J-spot, a runtime compiler for a Virtual Machine called Wonka
$Id: j-spot.html 3944 2003-05-16 10:56:30Z dbuytaert $
home · about · news · downloads · mailing lists · contributions · bugs and testing · documents · contact information
Currently Wonka, an Open Source Virtual Machine (VM) developed at ACUNIA, runs in interpreter mode only which imposes a performance penalty due to the run-time overhead of fetching, decoding and executing bytecode instructions. For performance's sake, effort is put in the development of a generic runtime compiler and code generation framework.
Currently, ARM an x86, respectively a RISC and a CISC processor, are the targets architectures being worked on. However note also that j-spot is a work in progress.

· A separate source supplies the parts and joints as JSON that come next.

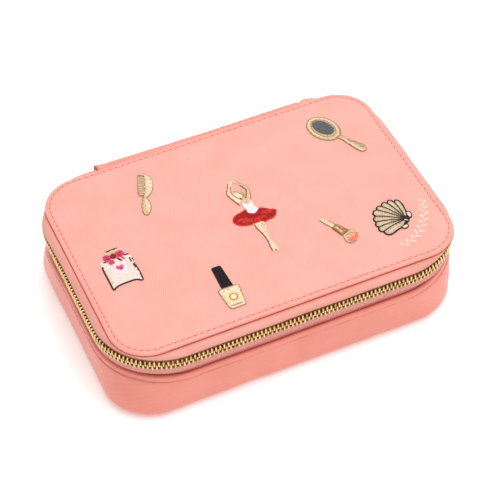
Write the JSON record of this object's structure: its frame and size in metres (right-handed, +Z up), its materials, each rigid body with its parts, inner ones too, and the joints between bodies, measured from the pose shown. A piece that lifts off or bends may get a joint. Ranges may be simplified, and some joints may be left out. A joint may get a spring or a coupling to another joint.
{
  "type": "travel jewellery case",
  "caption": "Zip-round leather travel jewellery case with an embroidered ballerina lid, mirror, ring rolls and divided tray.",
  "frame": {"origin": "on the flat underside of the base, straight below the centre of the lid panel; the underside itself is centred 4.2 mm to the left of it", "axes": "+X along the long side, +Y towards the hinge, +Z up through the lid; the front long side faces -Y"},
  "size_m": [0.2172, 0.1608, 0.0527],
  "materials": {
    "leather_top": "saffiano grain, satin",
    "leather_side": "saffiano grain, satin",
    "zip_tape": "woven tape",
    "zip_brass": "polished",
    "velvet": "short pile velvet",
    "mirror_glass": "polished",
    "board": "matte",
    "thread_white": "satin stitch",
    "thread_pink": "satin stitch",
    "thread_red": "satin stitch",
    "thread_black": "satin stitch",
    "thread_gold": "satin stitch",
    "foil": "pressed foil, satin"
  },
  "bodies": {
    "base": {"base_shell": "leather_side", "base_gusset": "leather_side", "zip_tape_lower": "zip_tape", "zip_teeth_lower": "zip_brass", "zip_teeth_corner_lower": "zip_brass", "zip_stop": "zip_brass", "base_lining": "velvet", "divider_left": "velvet", "divider_right": "velvet", "divider_cross": "velvet", "roll_bed": "velvet", "ring_rolls": "velvet", "hinge_spine": "leather_side"},
    "lid": {"lid_panel": "leather_top", "lid_gusset": "leather_side", "lid_board": "board", "lid_lining": "velvet", "lid_mirror": "mirror_glass", "mirror_frame": "velvet", "zip_tape_upper": "zip_tape", "zip_teeth_upper": "zip_brass", "zip_teeth_corner_upper": "zip_brass", "zip_teeth_slider_upper": "zip_brass", "patch_comb": "thread_gold", "patch_perfume": "thread_white", "patch_bow": "thread_pink", "patch_varnish_bottle": "thread_gold", "patch_varnish_cap": "thread_black", "patch_mirror": "thread_gold", "patch_brush": "thread_gold", "patch_shell": "thread_gold", "patch_dancer_tutu": "thread_red", "patch_dancer_body": "thread_gold", "foil_sprig": "foil"},
    "slider": {"zip_slider": "zip_brass"},
    "pull": {"zip_pull": "zip_brass"}
  },
  "joints": [
    {"name": "lid_hinge", "type": "hinge", "parent": "base", "child": "lid", "pos_m": [0, 0.081, 0.043], "axis": [-1, 0, 0], "range_deg": [0, 110], "deforming": ["hinge_spine", "zip_teeth_slider_upper"]},
    {"name": "slider_travel", "type": "hinge", "parent": "base", "child": "slider", "pos_m": [0.0656, 0.037, 0.043], "axis": [0, 0, -1], "range_deg": [0, 68], "deforming": ["zip_teeth_corner_lower", "zip_teeth_corner_upper"]},
    {"name": "pull_swing", "type": "hinge", "parent": "slider", "child": "pull", "pos_m": [0.07487, 0.08063, 0.043], "axis": [0.9781, -0.2079, 0], "range_deg": [0, 80]}
  ]
}
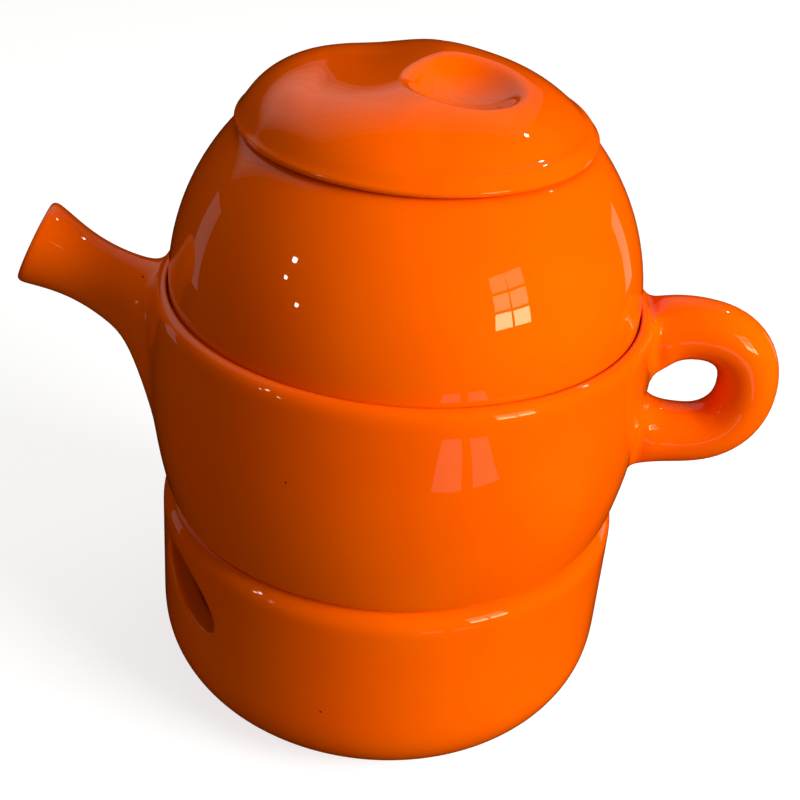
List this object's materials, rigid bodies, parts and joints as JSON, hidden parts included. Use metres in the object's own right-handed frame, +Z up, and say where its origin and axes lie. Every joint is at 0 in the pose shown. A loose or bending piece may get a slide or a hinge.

As such, j-spot is not competitive yet with other runtime compilers.
This section enumerates a brief list of the more interesting changes and silently ignores bug-fixes, clean-ups and smaller improvements.
May 2003
- Worked on elimination of runtime checks such as ArrayOutOfBoundsExceptions and NullPointerExceptions.
April 2003
- Implemented SSA-based constant propagation (CP).
March 2003
- Implemented SSA-based dead code elimination (DCE).
- Added support for static single information (SSI), an extension to SSA.
February 2003
- Introduced stack map support to reduce GC overhead.
January 2003
- Prepared j-spot for use in real-life projects on both
x86
and ARM
architectures; it will soon be enabled by default.
- Paper reading and paper writing.
December 2002
- Basic support for elimination of runtime checks, dead code elimination, join point elimination (idioms), etc.
November 2002
- Massaged a lot of code: various improvements, most notably improvements to SSA construction as well as more aggresive constant/copy propagation.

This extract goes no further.